Tapi penulis beberapa kali salah menilai orang hanya dari luarnya saja, contohnya saat
didatangi seorang berpenampilan dekil yang ternyata orang kaya. Punya rumah. Hp
canggih. Istri cantik dan pintar. Selera lagunya bagus, ngajar Bahasa Inggris
juga. Tapi buat saya ini seperti
pengulangan cerita si bapak yang ingin Facebook-an tadi. Ada pula cerita anak
SMP yang mulutnya bau yang nggak bayar sudah dapat lagunya. Bapak bermulut bau,
orang kaya tapi nawarnya luar biasa. Sama ini juga buat saya mengulang, meski
keempat cerita itu dikemas secara berbeda, dan isinya berbeda, tapi buat saya
sama dan mengulang.
Penulis tak hanya
menyugukan kelucuan di semua ceritanya, kadang ia juga menyelipkan pesan moral,
namun tidak gamblang, ia tidak bilang harus
begini dan begitu, tapi meramunya dalam cerita sehingga tidak tampak menggurui.
Bisa melucu saja kadang sudah jadi nilai lebih, tapi penulis juga bisa membuat
sedih, seperti di cerita Dummy Seharga Dua Juta. Dikisahkan seorang bapak yang
membeli hp seharga 2 juta padahal aslinya saja bisa sangat mahal. Tapi ternyata
ia ditipu, ternyata hp yang ia beli palsu.
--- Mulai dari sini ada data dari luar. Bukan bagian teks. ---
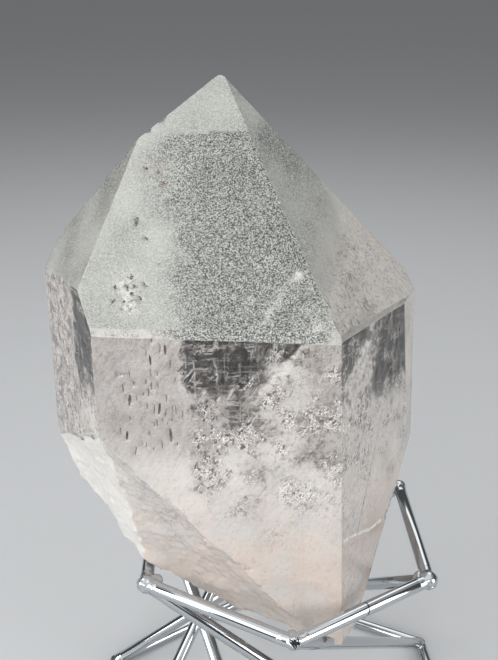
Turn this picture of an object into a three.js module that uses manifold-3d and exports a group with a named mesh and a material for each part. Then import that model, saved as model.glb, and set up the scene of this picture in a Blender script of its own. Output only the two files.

Awalnya saya senyum-senyum saja
karena lucu. Tapi akhirnya saya ikutan sedih saat penulis bingung melihat bapak
itu kebingungan. Penulis pun bilang bakal kasih lagu gratis dan esoknya bapak
itu datang bersama anaknya yang ternyata duduk di kursi roda dan autis. Di sana
ia cerita tentang hal yang terjadi pada anaknya. Meski dalam banyak kekurangan
anak itu pintar.
Seperti tagline yang di awal saya tuliskan, ya buku ini bercerita seperti itu adanya.